Home Commentary Can I believe in science and magic?

Can I believe in science and magic?

by Simona Rosenfield November 20, 2020
Can I believe in science and magic?

A little faith in magic, maybe spirituality, is a great way to connect with yourself, and explore the mysteries of this universe.

Are science and faith at odds?

Some would say that science and faith are polar opposites, others say that science is a form of faith.

This idea stumped me. Is magic (anything in the realm of mystical, religious, or faith-based that we can’t verify with evidence) at odds with what we know about the natural world (scientific discovery)? While magic and faith share characteristics, they’re not quite the same.

Faith is an ingredient in magic. Faith is also an ingredient in science. 
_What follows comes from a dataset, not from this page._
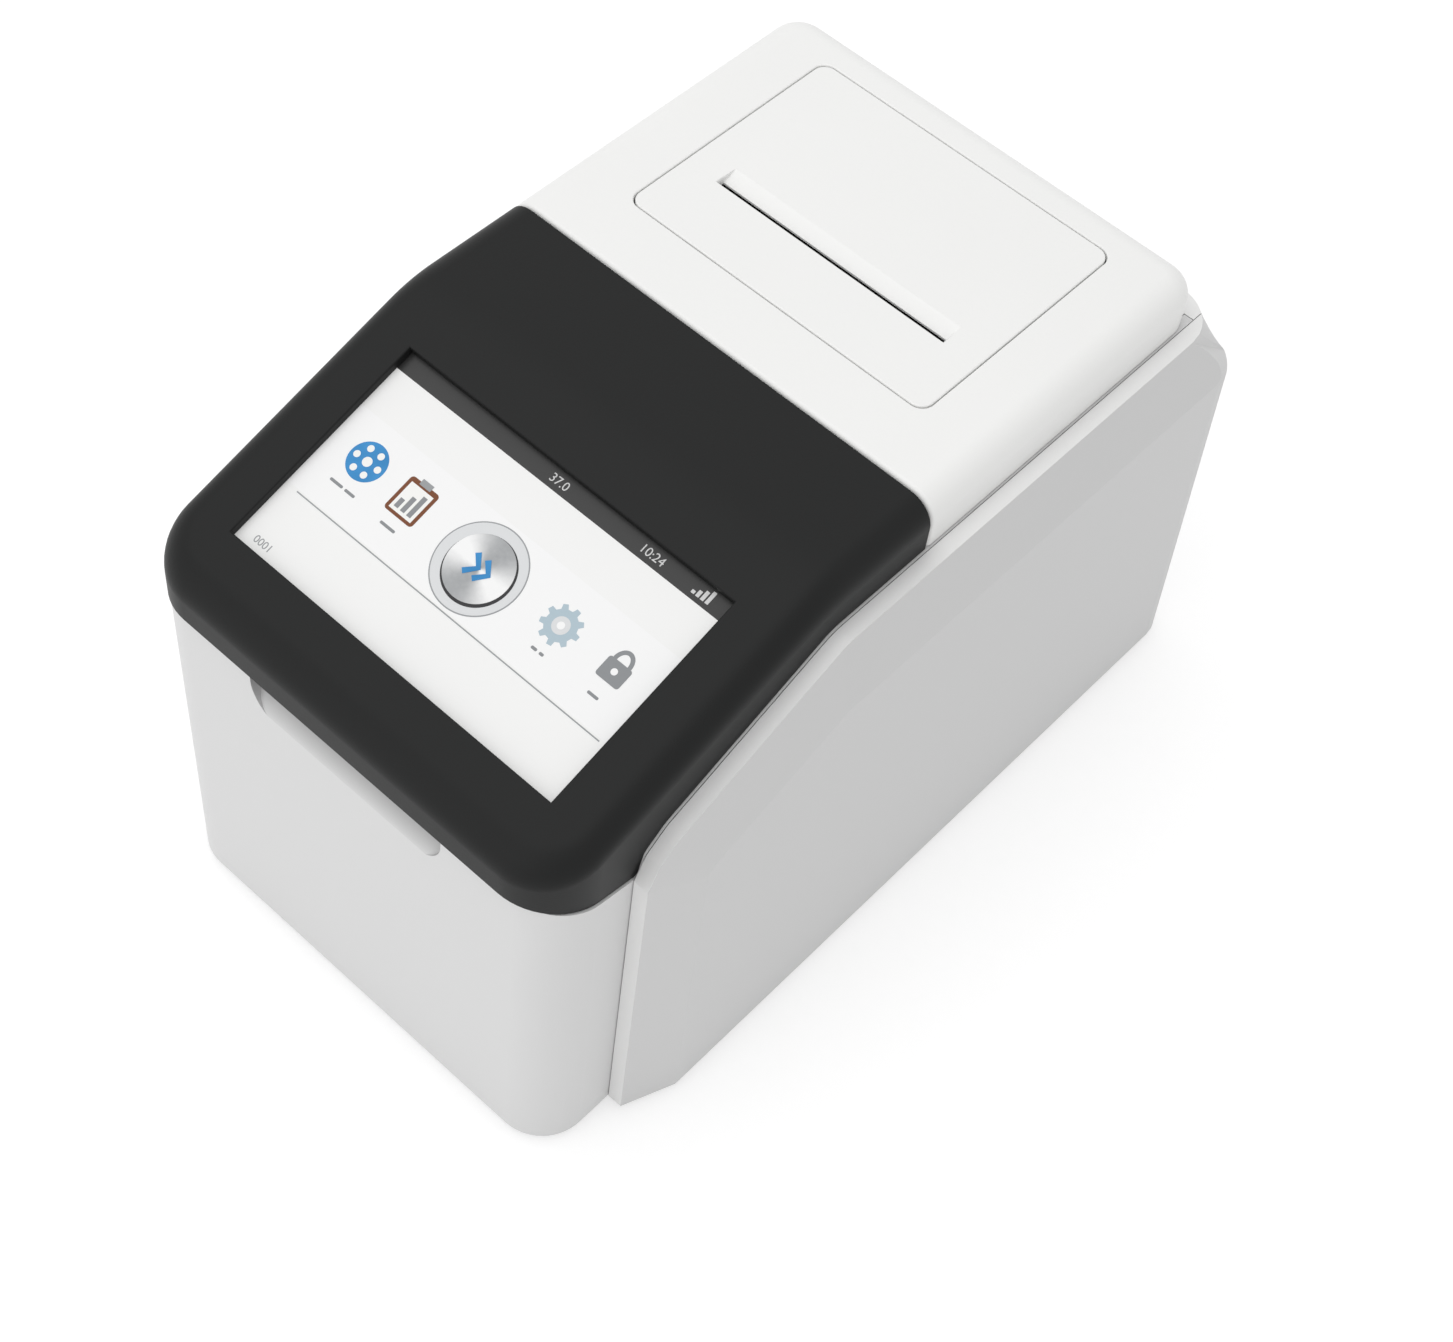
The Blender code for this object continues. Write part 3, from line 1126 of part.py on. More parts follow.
def make_printer():
    """The receipt printer in its frame on the bulkhead: head, platen, gears, motor and paper roll."""
    front = BULKHEAD_Y + PLATE + FIT_GAP
    floor = FRAME_LOW_Z
    half = FRAME_HALF
    frame = box((-half, front, floor), (half, FRAME_REAR_Y, floor + FRAME_WALL))
    within = floor + FRAME_WALL / 2
    add(frame, box((-half, front, within), (half, front + FRAME_WALL, BULKHEAD_TOP_Z)))
    add(frame, box((-half, FRAME_REAR_Y - FRAME_WALL, within), (half, FRAME_REAR_Y, BULKHEAD_TOP_Z)))
    seat_high = ROLL_Z - ROLL_RADIUS - FIT_GAP
    seat_low = (-ROLL_HALF, ROLL_Y - ROLL_CORE, within)
    add(frame, box(seat_low, (ROLL_HALF, ROLL_Y + ROLL_CORE, seat_high)))
    shoulder = PLATEN_RADIUS * 2
    cheek = [
        (FRAME_FRONT_Y, within),
        (FRAME_FRONT_Y, PLATEN_Z - shoulder),
        (PLATEN_Y - shoulder, FRAME_TOP_Z),
        (PLATEN_Y + PLATEN_RADIUS, FRAME_TOP_Z),
        (PLATEN_Y + shoulder, PLATEN_Z - shoulder),
        (FRAME_REAR_Y, BULKHEAD_TOP_Z),
        (FRAME_REAR_Y, within),
    ]
    for low in (-half, half - FRAME_WALL):
        add(frame, plate(cheek, low, low + FRAME_WALL))
    reach = (-half - OVERRUN, half + OVERRUN)
    cut(frame, rod(PLATEN_SHAFT + RUN_GAP, (PLATEN_Y, PLATEN_Z), *reach, "X", PIN_SIDES))
    drive_z = PLATEN_Z - PRINT_GEAR_CENTRES
    inside = half - FRAME_WALL
    cut(frame, rod(PLATEN_SHAFT, (PLATEN_Y, drive_z), inside - OVERRUN, half + OVERRUN, "X", PIN_SIDES))
    adopt(settle(frame), "printer_frame", "black_plastic")

    head_y = PLATEN_Y - PLATEN_RADIUS - FIT_GAP
    head = box((-inside + FIT_GAP, head_y - HEAD_THICK, PLATEN_Z - HEAD_HEIGHT / 2),
               (inside - FIT_GAP, head_y, PLATEN_Z + HEAD_HEIGHT / 2))
    adopt(head, "print_head", "aluminium")
    gear_near = half + PRINT_GAP
    gear_far = gear_near + PRINT_GEAR_WIDTH
    platen = rod(PLATEN_RADIUS, (PLATEN_Y, PLATEN_Z), -PLATEN_HALF, PLATEN_HALF, "X")
    ends = (-half - FIT_GAP, gear_near - FIT_GAP)
    add(platen, rod(PLATEN_SHAFT, (PLATEN_Y, PLATEN_Z), *ends, "X", PIN_SIDES))
    adopt(settle(platen), "platen_roller", "rubber", True)
    teeth = gear_outline(PRINT_GEAR_MODULE, PLATEN_TEETH, (PLATEN_Y, PLATEN_Z), -pi / 2)
    adopt(plate(teeth, gear_near, gear_far), "platen_gear", "gear_plastic")
    phase = pi / 2 + pi / PRINT_TEETH
    teeth = gear_outline(PRINT_GEAR_MODULE, PRINT_TEETH, (PLATEN_Y, drive_z), phase)
    drive = plate(teeth, gear_near, gear_far)
    ends = (inside, gear_near + PRINT_GAP)
    add(drive, rod(PLATEN_SHAFT - FIT_GAP, (PLATEN_Y, drive_z), *ends, "X", PIN_SIDES))
    adopt(settle(drive), "printer_pinion", "brass")
    motor_far = inside - FIT_GAP
    motor = rod(PRINT_MOTOR_RADIUS, (PLATEN_Y, drive_z), motor_far - PRINT_MOTOR_LENGTH, motor_far, "X")
    adopt(motor, "printer_motor", "steel", True)
    roll = rod(ROLL_RADIUS, (ROLL_Y, ROLL_Z), -ROLL_HALF, ROLL_HALF, "X", ROLL_SIDES)
    cut(roll, rod(ROLL_CORE, (ROLL_Y, ROLL_Z), -ROLL_HALF - OVERRUN, ROLL_HALF + OVERRUN, "X"))
    adopt(settle(roll), "paper_roll", "paper", True)


def make_electronics():
    """The main board and power supply on the base."""
    low = BASE_TOP_Z + FIT_GAP
    board_low = low + STANDOFF
    board = box((BOARD_X - BOARD_HALF_X, BOARD_FRONT_Y, board_low),
                (BOARD_X + BOARD_HALF_X, BOARD_REAR_Y, board_low + BOARD_THICK))
    inset = 2 * STANDOFF_RADIUS
    for x in (BOARD_X - BOARD_HALF_X + inset, BOARD_X + BOARD_HALF_X - inset):
        for y in (BOARD_FRONT_Y + inset, BOARD_REAR_Y - inset):
            add(board, rod(STANDOFF_RADIUS, (x, y), low, board_low + BOARD_THICK / 2, sides=LEG_SIDES))
    top = board_low + BOARD_THICK
    for x_share, y_share, size_share in CHIP_SHARES:
        x = BOARD_X + BOARD_HALF_X * x_share
        y = BOARD_FRONT_Y + (BOARD_REAR_Y - BOARD_FRONT_Y) * y_share
        half = CHIP_SIDE / 2 * size_share
        add(board, box((x - half, y - half, top - BOARD_THICK / 2), (x + half, y + half, top + CHIP_HEIGHT)))
    adopt(settle(board), "main_board", "circuit")
    supply = box((SUPPLY_X - SUPPLY_HALF_X, BOARD_FRONT_Y, low),
                 (SUPPLY_X + SUPPLY_HALF_X, SUPPLY_REAR_Y, low + SUPPLY_HEIGHT))
    bevel_edges(supply, lambda edge: all(v.co.z > low + FIT_GAP for v in edge.verts), SHEET_METAL, 1)
    adopt(supply, "power_supply", "steel")


def socket(name, place, half, depth, wall, finish):
    """A connector's body behind the rear panel, open at its outer end."""
    half_u, half_v = half
    body = box((-half_u, -depth, -half_v), (half_u, PORT_WALL, half_v))
    mouth_low = (wall - half_u, 2 * wall - depth, wall - half_v)
    cut(body, box(mouth_low, (half_u - wall, PORT_WALL + OVERRUN, half_v - wall)))
    settle(body)
    return adopt(on_rear(body, *place), name, finish)


def make_rear_fittings():
    """Inlet, switch, ports and fan, each set in the leaning rear face."""
    socket("power_inlet", (INLET_U, INLET_V), (INLET_HALF_U, INLET_HALF_V), INLET_DEPTH,
           INLET_CAVITY_INSET, "black_plastic")
    socket("network_port", (NETWORK_U, PORT_V), (NETWORK_HALF_U, NETWORK_HALF_V), PORT_DEPTH,
           PORT_WALL, "steel")
    socket("usb_port", (USB_U, PORT_V), (USB_HALF_U, USB_HALF_V), PORT_DEPTH,
           PORT_WALL * USB_WALL_SHARE, "steel")
    socket("serial_port", (SERIAL_U, PORT_V), (SERIAL_HALF_U, SERIAL_HALF_V), PORT_DEPTH,
           PORT_WALL, "steel")

    frame = box((-SWITCH_HALF_U, -SWITCH_DEPTH, -SWITCH_HALF_V), (SWITCH_HALF_U, PORT_WALL, SWITCH_HALF_V))
    cavity_u = SWITCH_HALF_U - PORT_WALL
    cavity_v = SWITCH_HALF_V - PORT_WALL * SWITCH_WALL_SHARE
    cavity_low = (-cavity_u, PORT_WALL - SWITCH_DEPTH, -cavity_v)
    cut(frame, box(cavity_low, (cavity_u, PORT_WALL + OVERRUN, cavity_v)))
    adopt(on_rear(settle(frame), INLET_U, SWITCH_V), "switch_frame", "black_plastic")
    long = cavity_v - ROCKER_MARGIN
    short = long * ROCKER_FOOT_SHARE
    outline = [(ROCKER_CREST, -long), (0, 0), (ROCKER_CREST, long), (-ROCKER_DEPTH, short),
               (-ROCKER_DEPTH, -short)]
    rocker = plate(outline, -cavity_u + FIT_GAP, cavity_u - FIT_GAP)
    rocker.data.transform(Matrix.Rotation(ROCKER_SWING, 4, "X"))
    adopt(on_rear(rocker, INLET_U, SWITCH_V, -ROCKER_SINK), "power_rocker", "rubber")

    back = -REAR_WALL - FIT_GAP
    half = FAN_SIDE / 2
    frame = box((-half, back - FAN_DEPTH, -half), (half, back, half))
    cut(frame, rod(FAN_BORE, (0, 0), back - FAN_DEPTH - OVERRUN, back + OVERRUN, "Y", ROLL_SIDES))
    mount = back - FAN_DEPTH + FAN_WALL
    for k in range(3):
        strut = box((-FAN_WALL, back - FAN_DEPTH, 0), (FAN_WALL, mount, FAN_BORE + FAN_WALL))
        strut.data.transform(Matrix.Rotation(2 * pi * k / 3, 4, "Y"))
        add(frame, strut)
    add(frame, rod(FAN_HUB, (0, 0), back - FAN_DEPTH, mount, "Y"))
    adopt(on_rear(settle(frame), FAN_U, FAN_V), "fan_frame", "black_plastic")
    rotor = rod(FAN_HUB, (0, 0), mount + FIT_GAP, back - FAN_WALL, "Y")
    for k in range(FAN_BLADES):
        half_u = FAN_HUB * BLADE_HALF_SHARE
        blade = box((-half_u, -FAN_WALL / 2, FAN_HUB * BLADE_ROOT_SHARE),
                    (half_u, FAN_WALL / 2, FAN_BORE - FAN_WALL))
        pitch = Matrix.Rotation(FAN_PITCH, 4, "Z")
        middle = Matrix.Translation((0, (mount + back) / 2, 0))
        blade.data.transform(Matrix.Rotation(2 * pi * k / FAN_BLADES, 4, "Y") @ middle @ pitch)
        add(rotor, blade)
    adopt(on_rear(settle(rotor), FAN_U, FAN_V), "fan_rotor", "black_plastic", True)


def main():
    clear_scene()
    make_lower_housing()
    make_side_panels()
    make_top_cover()
    make_rear_panel()
    make_base()
    make_lid()
    make_display()
    make_hinge()
    make_hatch()
    make_plates()
    make_turntable()
    make_heater()
    make_optics()
    make_printer()
    make_electronics()
    make_rear_fittings()


main()
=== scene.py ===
import json
from math import atan2, cos, hypot, pi, radians, sin

import bmesh
import bpy
from bpy.props import FloatProperty, FloatVectorProperty, PointerProperty
from mathutils import Matrix, Vector


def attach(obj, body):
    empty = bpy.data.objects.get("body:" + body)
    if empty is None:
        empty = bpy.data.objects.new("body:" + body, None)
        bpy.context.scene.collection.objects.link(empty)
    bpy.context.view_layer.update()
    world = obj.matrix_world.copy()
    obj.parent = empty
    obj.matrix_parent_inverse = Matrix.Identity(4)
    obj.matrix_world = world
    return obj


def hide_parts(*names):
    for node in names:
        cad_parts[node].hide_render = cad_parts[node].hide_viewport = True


bl_info = {
    "name": "Dry chemistry analyzer dressing",
    "version": (1, 0, 0),
    "blender": (4, 5, 0),
    "location": "View3D > Sidebar > Analyzer",
    "description": "Shells, screen, fittings and stage for a desktop dry chemistry analyzer",
    "category": "Object",
}

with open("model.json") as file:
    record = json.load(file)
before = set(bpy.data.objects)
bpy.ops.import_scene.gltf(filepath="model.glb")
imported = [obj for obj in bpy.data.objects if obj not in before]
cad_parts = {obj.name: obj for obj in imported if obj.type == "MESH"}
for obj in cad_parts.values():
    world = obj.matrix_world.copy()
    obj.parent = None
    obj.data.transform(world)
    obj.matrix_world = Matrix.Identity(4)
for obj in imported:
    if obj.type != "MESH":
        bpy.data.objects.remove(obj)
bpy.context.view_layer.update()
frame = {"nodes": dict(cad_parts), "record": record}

# The lid's slope runs from the window's upper edge down to its lower edge.
SLOPE_ANGLE = 0.3291
WINDOW_TOP = Vector((0, -0.0403 - 0.0136 * cos(SLOPE_ANGLE), 0.1513 - 0.0136 * sin(SLOPE_ANGLE)))
WINDOW_LENGTH = 0.0807 / cos(SLOPE_ANGLE) - 0.0136 - 0.0157
# The CAD's main places, in metres
ROOF_Z = 0.1513
SEAM_Y = -0.0067
SEAM_GAP = 0.0005
NOSE_Y = -0.121
COVER_REAR_Y = 0.0925
COVER_LOW_Z = 0.1374
LEDGE_Z = 0.1369
COVER_HALF = 0.0631
BODY_HALF = 0.0635
FRONT_Y = -0.1191
FOOT_Z = 0.0025
REAR_LINE = [(0.0981, 0.1369), (0.1074, 0.1188), (0.121, 0.0025)]
REAR_SETBACK = 0.0066
REAR_THICK = 0.003
EDGE_LINE = [(-0.0948, 0.1045), (-0.093, 0.1115), (-0.087, 0.1165), (-0.038, 0.1374)]
NOSE_EDGE_Z = 0.1105
EDGE_RADII = (0.0008, 0.0040, 0.0060, 0.0120)
SLOPE = (0.1469 - 0.1288) / (0.1062 - 0.0532)
PANEL_INNER = 0.0637
LEDGE_HALF = 0.0677
PANEL_HALF = 0.0731
LEDGE_CORNER = 0.0125
PANEL_CORNER = 0.010
SHELF_Y = 0.088
SHELF_Z = 0.1347
SHELF_HALF = 0.0607
HATCH = (-0.044, 0.0118, 0.044, 0.0804)
HATCH_AXIS = (0.0724, 0.1483)
PIN_HOLE = 0.0012
COVER_LUG = (0.0455, 0.0485)
HATCH_LUG = (0.0405, 0.0435)
SLIT_FRONT = 0.031
SLIT_REAR = 0.0332
SLIT_RAMP = 0.0375
SLIT_HALF = 0.034
SCOOP_RISE = 0.0165
RIM_TOP = 0.113
ROLL_PLACE = (0.0607, 0.1225)
VENT_RADIUS = 0.0185
VENT_PLACES = ((-0.030, 0.075), (0.030, 0.075))
VENT_SLOTS = 8
VENT_HALF = 0.0011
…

Magic and science, in these terms, are not directly connected, but share a relationship through continuity. Faith touches both magic and science, which got me thinking, do they share any other traits in common?

Let’s examine.

Curiosity of the unknown has driven many great minds to the craft of theorizing, experimenting, and documenting. This is, loosely, the world of science. The scientific method, in all its practicality, is a honed ritual.

Curiosities that can’t be captured and examined in our experiments, but persist in theory, have found their place in spiritual and religious methods, namely, the documenting and ritualizing of magic moments and experiences.

Evidence is the basis of all scientific purpose and discovery. Experiments must be unbiased and uninfluenced, and scientists go through great pains to accomplish this task. Scientists look for empirical evidence, that is, whatever they can observe with their five senses, to answer questions and confirm theories. Within the scientific world, there are some who rely on logic alone, skeptical of anything perceived through the senses. The principle is, if you can verify that 1 + 1 = 2 with basic deductive reasoning, not firsthand experience, then maybe you can verify other things without having to experience them too.

Meanwhile, in magic, evidence is understood in anecdote and intuition, rather than objective data collection. You cannot control, predict, or measure the setting wherein someone encounters God, or feels déjà-vu. This can lead to skepticism. But if we choose to limit ourselves only to that which we can verify with our senses, or with our logic, we’re left wholly unequipped to examine the mysteries that reach outside of the short net we cast into the abyss.

There are so many animals that enjoy a completely different experience of living in the world that we share, just because they have different senses to experience the world, and different brains that process those experiences. I’ve always wondered what it would be like to experience echolocation like bats, or send and receive empathic social messages like sperm whales.

When I think about it, our experiences are gathered from our five measly senses, and processed by our wee little three-pound brain —  that’s pittens! 

Take this example. I have seen swear-on-my-life, unexplainable, consistent magic with my own eyes. Truly. I experience it on a near-daily basis. It all comes from a book I own, “The Tao of Leadership,” which interprets the spiritual teachings of Chinese philosopher Lao Tzu, and marries them with modern psychology, thanks to the author, John Heider.

The 95-page book compiles the philosophies of the eastern religion Taoism that’s centered on the principle that Tao is a way of being. When you move in tandem with this principle, you move in harmony and are at one with the universe. “The Tao of Leadership” takes the principles of Tao and applies them to practical situations that a leader faces in group dynamics, the self, and the world at large.

When I look to the book for direction, I take it and ask a question that is plaguing me, like one does  when reading tarot cards. I sit with the question for a moment. In the mindfulness practice, they call this a mindful pause. I open the book, and advice pours out. The words on the page are like the advice of a wise grandmother or a consoling friend — the kind of direction I’m in need of at that moment. It has yet to confuse or disappoint me.

Discovering this book has deepened my faith, curiosity, and calmed my skepticism of anything that doesn’t produce concrete evidence. 

A point of reflection: have you ever had an experience, thought or feeling that deepened your appreciation for anecdotal evidence, and the experiences of other people, or even the experiences of animals, who perceive the world through different senses and different brains? Was this catalyst something you can explain or study through science?

It’s delicious to stoke a boundless curiosity usually reserved for children, and it’s been good for my health. The box has four walls. On the other side of the wall, there’s conversations with books, conversations with plants and animals, who knows what else?

Sharing this western culture that celebrates evidence, it’s likely that you, like me, believe in science. But my question to you is, do you believe in magic?